Requirement -
Below are entries. Pull out all lines containing "that".

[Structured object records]
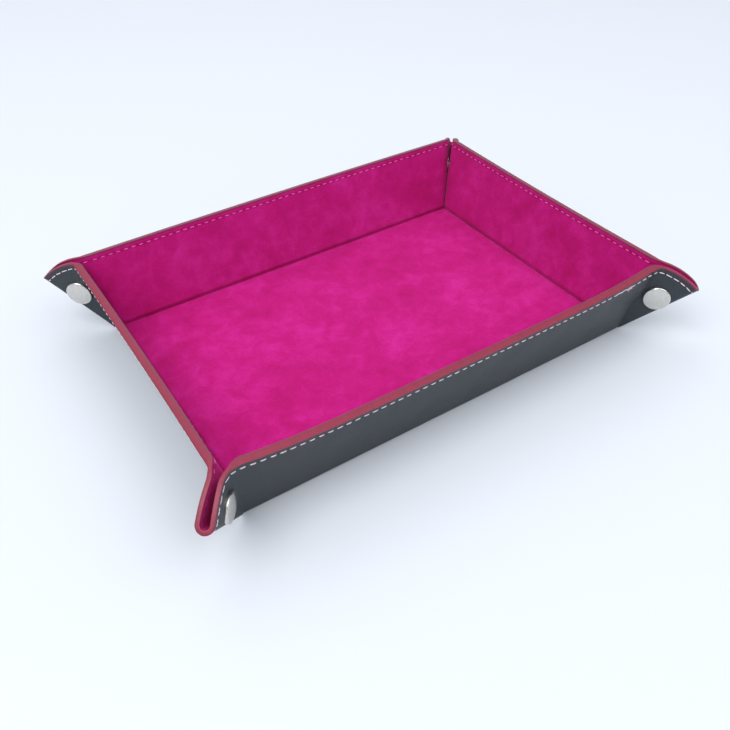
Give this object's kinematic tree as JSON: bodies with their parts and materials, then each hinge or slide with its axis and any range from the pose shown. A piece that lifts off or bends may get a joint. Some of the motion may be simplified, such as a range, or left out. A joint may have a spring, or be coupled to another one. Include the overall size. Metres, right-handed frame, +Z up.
{
  "type": "folding dice tray",
  "caption": "Rectangular folding dice tray: velvet-lined leather sheet with boards in its base and sloping walls, pinched into ears at the corners and held by press snaps; opens flat.",
  "frame": {"origin": "on the surface the tray stands on, under the centre of its base", "axes": "+X along the long walls, +Y from the front wall to the back wall, +Z up"},
  "size_m": [0.2472, 0.1832, 0.0392],
  "materials": {
    "leather": "fine-grained coated leather, satin",
    "velvet": "short-pile velvet with brushed nap",
    "board": "plain pressed board",
    "snap_metal": "satin nickel plate"
  },
  "bodies": {
    "base": {"base_leather": "leather", "base_board": "board", "base_velvet": "velvet"},
    "front_wall": {"front_wall_leather": "leather", "front_wall_board": "board", "front_wall_velvet": "velvet"},
    "back_wall": {"back_wall_leather": "leather", "back_wall_board": "board", "back_wall_velvet": "velvet"},
    "left_wall": {"left_wall_leather": "leather", "left_wall_board": "board", "left_wall_velvet": "velvet"},
    "right_wall": {"right_wall_leather": "leather", "right_wall_board": "board", "right_wall_velvet": "velvet"},
    "front_left_long_ear": {"front_left_long_ear_leather": "leather", "front_left_long_ear_velvet": "velvet", "front_left_long_ear_cap": "snap_metal", "front_left_socket": "snap_metal"},
    "front_left_fold": {"front_left_fold_leather": "leather"},
    "front_left_short_ear": {"front_left_short_ear_leather": "leather", "front_left_short_ear_velvet": "velvet", "front_left_short_ear_cap": "snap_metal", "front_left_stud": "snap_metal"},
    "front_right_long_ear": {"front_right_long_ear_leather": "leather", "front_right_long_ear_velvet": "velvet", "front_right_long_ear_cap": "snap_metal", "front_right_socket": "snap_metal"},
    "front_right_fold": {"front_right_fold_leather": "leather"},
    "front_right_short_ear": {"front_right_short_ear_leather": "leather", "front_right_short_ear_velvet": "velvet", "front_right_short_ear_cap": "snap_metal", "front_right_stud": "snap_metal"},
    "back_left_long_ear": {"back_left_long_ear_leather": "leather", "back_left_long_ear_velvet": "velvet", "back_left_long_ear_cap": "snap_metal", "back_left_socket": "snap_metal"},
    "back_left_fold": {"back_left_fold_leather": "leather"},
    "back_left_short_ear": {"back_left_short_ear_leather": "leather", "back_left_short_ear_velvet": "velvet", "back_left_short_ear_cap": "snap_metal", "back_left_stud": "snap_metal"},
    "back_right_long_ear": {"back_right_long_ear_leather": "leather", "back_right_long_ear_velvet": "velvet", "back_right_long_ear_cap": "snap_metal", "back_right_socket": "snap_metal"},
    "back_right_fold": {"back_right_fold_leather": "leather"},
    "back_right_short_ear": {"back_right_short_ear_leather": "leather", "back_right_short_ear_velvet": "velvet", "back_right_short_ear_cap": "snap_metal", "back_right_stud": "snap_metal"}
  },
  "joints": [
    {"name": "front_wall_fold", "type": "hinge", "parent": "base", "child": "front_wall", "pos_m": [0, -0.068, 0.0005], "axis": [1, 0, 0], "range_deg": [0, 75]},
    {"name": "back_wall_fold", "type": "hinge", "parent": "base", "child": "back_wall", "pos_m": [0, 0.068, 0.0005], "axis": [-1, 0, 0], "range_deg": [0, 75]},
    {"name": "left_wall_fold", "type": "hinge", "parent": "base", "child": "left_wall", "pos_m": [-0.1, 0, 0.0005], "axis": [0, -1, 0], "range_deg": [0, 75]},
    {"name": "right_wall_fold", "type": "hinge", "parent": "base", "child": "right_wall", "pos_m": [0.1, 0, 0.0005], "axis": [0, 1, 0], "range_deg": [0, 75]},
    {"name": "front_left_ear_crease", "type": "hinge", "parent": "front_wall", "child": "front_left_long_ear", "pos_m": [-0.1, -0.068, 0.0005], "axis": [0.1758, 0.2548, -0.9509], "range_deg": [0, 49.68]},
    {"name": "front_left_fold_long_side", "type": "hinge", "parent": "front_left_long_ear", "child": "front_left_fold", "pos_m": [-0.1, -0.068, 0.0005], "axis": [-0.4762, -0.5798, 0.6611], "range_deg": [0, 90.81]},
    {"name": "front_left_fold_short_side", "type": "hinge", "parent": "front_left_fold", "child": "front_left_short_ear", "pos_m": [-0.1, -0.068, 0.0005], "axis": [-0.5798, -0.4762, 0.6611], "range_deg": [0, 90.81]},
    {"name": "front_right_ear_crease", "type": "hinge", "parent": "front_wall", "child": "front_right_long_ear", "pos_m": [0.1, -0.068, 0.0005], "axis": [0.1758, -0.2548, 0.9509], "range_deg": [0, 49.68]},
    {"name": "front_right_fold_long_side", "type": "hinge", "parent": "front_right_long_ear", "child": "front_right_fold", "pos_m": [0.1, -0.068, 0.0005], "axis": [-0.4762, 0.5798, -0.6611], "range_deg": [0, 90.81]},
    {"name": "front_right_fold_short_side", "type": "hinge", "parent": "front_right_fold", "child": "front_right_short_ear", "pos_m": [0.1, -0.068, 0.0005], "axis": [-0.5798, 0.4762, -0.6611], "range_deg": [0, 90.81]},
    {"name": "back_left_ear_crease", "type": "hinge", "parent": "back_wall", "child": "back_left_long_ear", "pos_m": [-0.1, 0.068, 0.0005], "axis": [-0.1758, 0.2548, 0.9509], "range_deg": [0, 49.68]},
    {"name": "back_left_fold_long_side", "type": "hinge", "parent": "back_left_long_ear", "child": "back_left_fold", "pos_m": [-0.1, 0.068, 0.0005], "axis": [0.4762, -0.5798, -0.6611], "range_deg": [0, 90.81]},
    {"name": "back_left_fold_short_side", "type": "hinge", "parent": "back_left_fold", "child": "back_left_short_ear", "pos_m": [-0.1, 0.068, 0.0005], "axis": [0.5798, -0.4762, -0.6611], "range_deg": [0, 90.81]},
    {"name": "back_right_ear_crease", "type": "hinge", "parent": "back_wall", "child": "back_right_long_ear", "pos_m": [0.1, 0.068, 0.0005], "axis": [-0.1758, -0.2548, -0.9509], "range_deg": [0, 49.68]},
    {"name": "back_right_fold_long_side", "type": "hinge", "parent": "back_right_long_ear", "child": "back_right_fold", "pos_m": [0.1, 0.068, 0.0005], "axis": [0.4762, 0.5798, 0.6611], "range_deg": [0, 90.81]},
    {"name": "back_right_fold_short_side", "type": "hinge", "parent": "back_right_fold", "child": "back_right_short_ear", "pos_m": [0.1, 0.068, 0.0005], "axis": [0.5798, 0.4762, 0.6611], "range_deg": [0, 90.81]}
  ],
  "couplings": [
    {"joint": "back_wall_fold", "follows": "front_wall_fold", "ratio": 1},
    {"joint": "left_wall_fold", "follows": "front_wall_fold", "ratio": 1},
    {"joint": "right_wall_fold", "follows": "front_wall_fold", "ratio": 1},
    {"joint": "front_left_ear_crease", "follows": "front_wall_fold", "ratio": 0.66234},
    {"joint": "front_left_fold_long_side", "follows": "front_wall_fold", "ratio": 1.2108},
    {"joint": "front_left_fold_short_side", "follows": "front_wall_fold", "ratio": 1.2108},
    {"joint": "front_right_ear_crease", "follows": "front_wall_fold", "ratio": 0.66234},
    {"joint": "front_right_fold_long_side", "follows": "front_wall_fold", "ratio": 1.2108},
    {"joint": "front_right_fold_short_side", "follows": "front_wall_fold", "ratio": 1.2108},
    {"joint": "back_left_ear_crease", "follows": "front_wall_fold", "ratio": 0.66234},
    {"joint": "back_left_fold_long_side", "follows": "front_wall_fold", "ratio": 1.2108},
    {"joint": "back_left_fold_short_side", "follows": "front_wall_fold", "ratio": 1.2108},
    {"joint": "back_right_ear_crease", "follows": "front_wall_fold", "ratio": 0.66234},
    {"joint": "back_right_fold_long_side", "follows": "front_wall_fold", "ratio": 1.2108},
    {"joint": "back_right_fold_short_side", "follows": "front_wall_fold", "ratio": 1.2108}
  ]
}
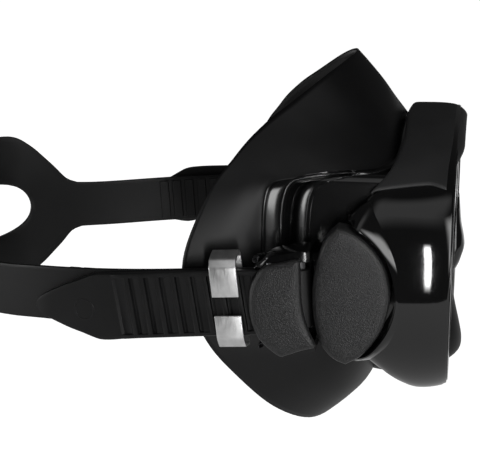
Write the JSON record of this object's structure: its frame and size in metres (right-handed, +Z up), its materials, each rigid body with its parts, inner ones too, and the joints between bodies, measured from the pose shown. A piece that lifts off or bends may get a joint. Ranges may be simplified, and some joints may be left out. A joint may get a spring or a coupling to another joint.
{
  "type": "diving mask",
  "caption": "Twin-lens diving mask with a black silicone face skirt and nose pocket, swivelling side buckles with release levers, and a split head strap.",
  "frame": {"origin": "on the mid-plane, level with the buckle pivots, in the plane of the skirt's rearmost sealing edges, where the mask meets the sides of the wearer's face", "axes": "+X to the wearer's left, +Y rearward towards the back of the head, +Z up"},
  "size_m": [0.1536, 0.1984, 0.121],
  "materials": {
    "gloss_black": "high-gloss moulded black",
    "rim_black": "satin-gloss moulded black",
    "matt_black": "soft matt black",
    "tempered_glass": "clear polished glass",
    "skirt_silicone": "satin black silicone",
    "strap_silicone": "satin black silicone",
    "textured_black": "fine-grain textured black",
    "buckle_black": "moulded black",
    "keeper_satin": "satin silver-grey",
    "roller_grey": "smooth dark grey",
    "stainless_steel": "fine-ground stainless"
  },
  "bodies": {
    "frame": {"front_frame": "gloss_black", "brow_cap": "matt_black", "front_rim": "rim_black", "bridge_trim": "gloss_black", "lens_left": "tempered_glass", "lens_right": "tempered_glass", "skirt": "skirt_silicone", "pivot_pin_left": "stainless_steel", "pivot_pin_right": "stainless_steel"},
    "buckle_right": {"buckle_body_right": "buckle_black", "swivel_cover_right": "textured_black", "lever_pins_right": "stainless_steel", "lever_springs_right": "stainless_steel", "roller_pin_right": "stainless_steel", "strap": "strap_silicone"},
    "lever_right": {"release_lever_right": "textured_black"},
    "roller_right": {"strap_roller_right": "roller_grey"},
    "keeper_right": {"strap_keeper_right": "keeper_satin"},
    "buckle_left": {"buckle_body_left": "buckle_black", "swivel_cover_left": "textured_black", "lever_pins_left": "stainless_steel", "lever_springs_left": "stainless_steel", "roller_pin_left": "stainless_steel"},
    "lever_left": {"release_lever_left": "textured_black"},
    "roller_left": {"strap_roller_left": "roller_grey"},
    "keeper_left": {"strap_keeper_left": "keeper_satin"}
  },
  "joints": [
    {"name": "buckle_swivel_right", "type": "hinge", "parent": "frame", "child": "buckle_right", "pos_m": [-0.063, -0.044, 0], "axis": [1, 0, 0], "range_deg": [-30, 30]},
    {"name": "buckle_swivel_left", "type": "hinge", "parent": "frame", "child": "buckle_left", "pos_m": [0.063, -0.044, 0], "axis": [1, 0, 0], "range_deg": [-30, 30]},
    {"name": "lever_press_right", "type": "hinge", "parent": "buckle_right", "child": "lever_right", "pos_m": [-0.0728, -0.03103, -0.00091], "axis": [0, -0.0698, -0.9976], "range_deg": [0, 6], "stiffness_Nm_per_rad": 0.25, "springref_deg": -6.88, "deforming": ["lever_springs_right"]},
    {"name": "roller_spin_right", "type": "hinge", "parent": "buckle_right", "child": "roller_right", "pos_m": [-0.0687, -0.04001, -0.00028], "axis": [0, 0.0698, 0.9976], "continuous": true},
    {"name": "keeper_slide_right", "type": "slide", "parent": "buckle_right", "child": "keeper_right", "axis": [0, 0.9976, -0.0698], "range_m": [-0.0015, 0.016]},
    {"name": "lever_press_left", "type": "hinge", "parent": "buckle_left", "child": "lever_left", "pos_m": [0.0728, -0.03103, -0.00091], "axis": [0, 0.0698, 0.9976], "range_deg": [0, 6], "stiffness_Nm_per_rad": 0.25, "springref_deg": -6.88, "deforming": ["lever_springs_left"]},
    {"name": "roller_spin_left", "type": "hinge", "parent": "buckle_left", "child": "roller_left", "pos_m": [0.0687, -0.04001, -0.00028], "axis": [0, 0.0698, 0.9976], "continuous": true},
    {"name": "keeper_slide_left", "type": "slide", "parent": "buckle_right", "child": "keeper_left", "axis": [0, 0.9976, -0.0698], "range_m": [-0.0015, 0.016]}
  ],
  "couplings": [
    {"joint": "buckle_swivel_left", "follows": "buckle_swivel_right", "ratio": 1}
  ]
}
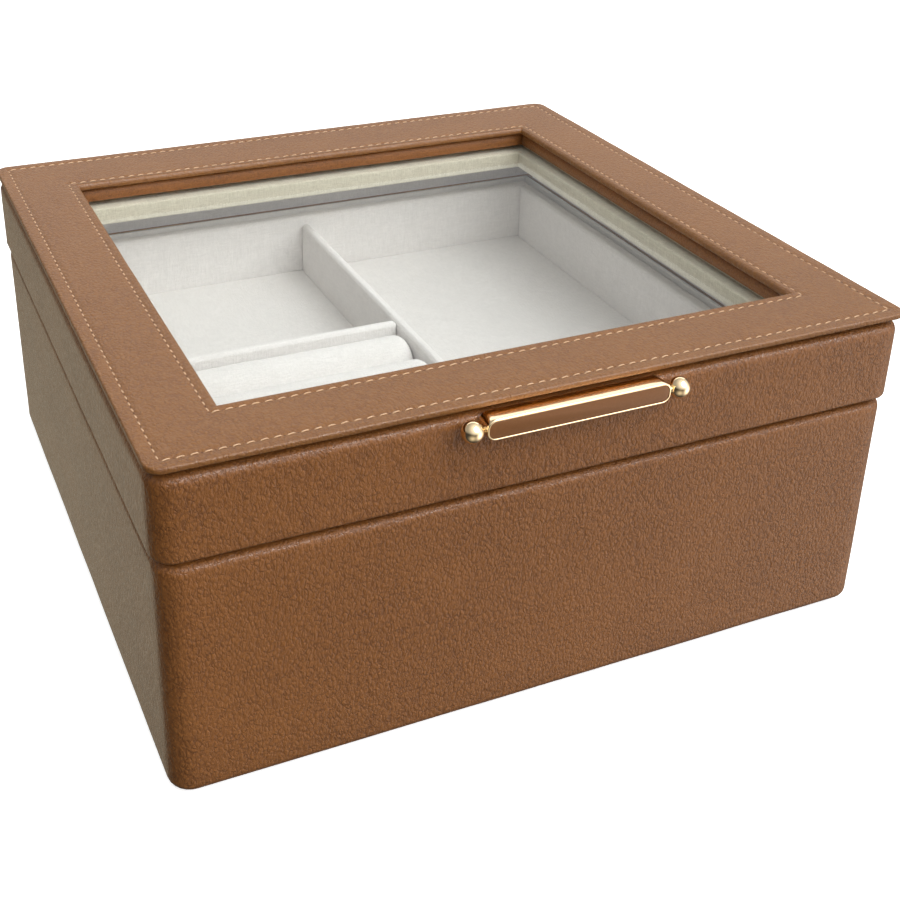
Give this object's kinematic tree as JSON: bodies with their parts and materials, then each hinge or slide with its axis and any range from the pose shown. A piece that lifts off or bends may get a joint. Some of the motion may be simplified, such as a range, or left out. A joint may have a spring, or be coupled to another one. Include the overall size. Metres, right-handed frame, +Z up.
{
  "type": "jewellery case",
  "caption": "Square leather jewellery case with a hinged lid, stitched frame round a glass window, gilt front handle and a lift-out lined tray with ring rolls.",
  "frame": {"origin": "centre of the underside, on the surface that the case stands on", "axes": "+Z up, -Y towards the front with the handle, +X to the right seen from the front"},
  "size_m": [0.2556, 0.2649, 0.116],
  "materials": {
    "leather_side": "pebble-grain tan leather, satin",
    "leather_top": "smooth-grain tan leather, satin, stitched",
    "leather_inlay": "smooth brown leather inlay",
    "stitching": "waxed tan thread",
    "board": "raw fibreboard",
    "lining": "cream linen-look lining",
    "ring_roll": "cream suedette over foam",
    "retainer_lining": "beige linen-look lining",
    "lip_lining": "grey-mauve felt strip",
    "underside": "brown flocked sheet",
    "glass": "clear float glass",
    "gold": "polished light gold plate",
    "brass": "polished brass"
  },
  "bodies": {
    "base": {"base_front_board": "board", "base_back_board": "board", "base_left_board": "board", "base_right_board": "board", "base_bottom_board": "board", "base_leather": "leather_side", "underside_panel": "underside", "base_lining_front": "lining", "base_lining_back": "lining", "base_lining_left": "lining", "base_lining_right": "lining", "base_floor_pad": "lining", "tray_ledge_left": "lining", "tray_ledge_right": "lining", "hinge_base_leaf_left": "brass", "hinge_base_leaf_right": "brass", "hinge_pins": "brass", "hinge_screws_base": "brass"},
    "tray": {"tray_floor_board": "lining", "tray_front_wall": "lining", "tray_back_wall": "lining", "tray_left_wall": "lining", "tray_right_wall": "lining", "tray_long_divider": "lining", "tray_cross_divider": "lining", "tray_pad_rear_left": "lining", "tray_pad_right": "lining", "ring_roll_1": "ring_roll", "ring_roll_2": "ring_roll", "ring_roll_3": "ring_roll", "ring_roll_4": "ring_roll", "ring_roll_5": "ring_roll"},
    "lid": {"lid_front_board": "board", "lid_back_board": "board", "lid_left_board": "board", "lid_right_board": "board", "lid_leather": "leather_side", "top_frame_board": "board", "top_frame_leather": "leather_top", "glass_bead_front": "leather_top", "glass_bead_back": "leather_top", "glass_bead_left": "leather_top", "glass_bead_right": "leather_top", "glass_pane": "glass", "glass_retainer_front": "retainer_lining", "glass_retainer_back": "retainer_lining", "glass_retainer_left": "retainer_lining", "glass_retainer_right": "retainer_lining", "lid_lip_front": "lip_lining", "lid_lip_back": "lip_lining", "lid_lip_left": "lip_lining", "lid_lip_right": "lip_lining", "handle_bar": "gold", "handle_inlay": "leather_inlay", "handle_ball_left": "gold", "handle_ball_right": "gold", "handle_screws": "brass", "hinge_lid_leaf_left": "brass", "hinge_lid_leaf_right": "brass", "hinge_screws_lid": "brass"}
  },
  "joints": [
    {"name": "lid_hinge", "type": "hinge", "parent": "base", "child": "lid", "pos_m": [0, 0.1282, 0.08365], "axis": [-1, 0, 0], "range_deg": [0, 100]},
    {"name": "tray_lift", "type": "slide", "parent": "base", "child": "tray", "axis": [0, 0, 1], "range_m": [0, 0.01]}
  ]
}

The completed task -
Give this object's kinematic tree as JSON: bodies with their parts and materials, then each hinge or slide with its axis and any range from the pose shown. A piece that lifts off or bends may get a joint. Some of the motion may be simplified, such as a range, or left out. A joint may have a spring, or be coupled to another one. Include the overall size. Metres, right-handed frame, +Z up.
Write the JSON record of this object's structure: its frame and size in metres (right-handed, +Z up), its materials, each rigid body with its parts, inner ones too, and the joints between bodies, measured from the pose shown. A piece that lifts off or bends may get a joint. Ranges may be simplified, and some joints may be left out. A joint may get a spring or a coupling to another joint.
Give this object's kinematic tree as JSON: bodies with their parts and materials, then each hinge or slide with its axis and any range from the pose shown. A piece that lifts off or bends may get a joint. Some of the motion may be simplified, such as a range, or left out. A joint may have a spring, or be coupled to another one. Include the overall size. Metres, right-handed frame, +Z up.
  "frame": {"origin": "centre of the underside, on the surface that the case stands on", "axes": "+Z up, -Y towards the front with the handle, +X to the right seen from the front"},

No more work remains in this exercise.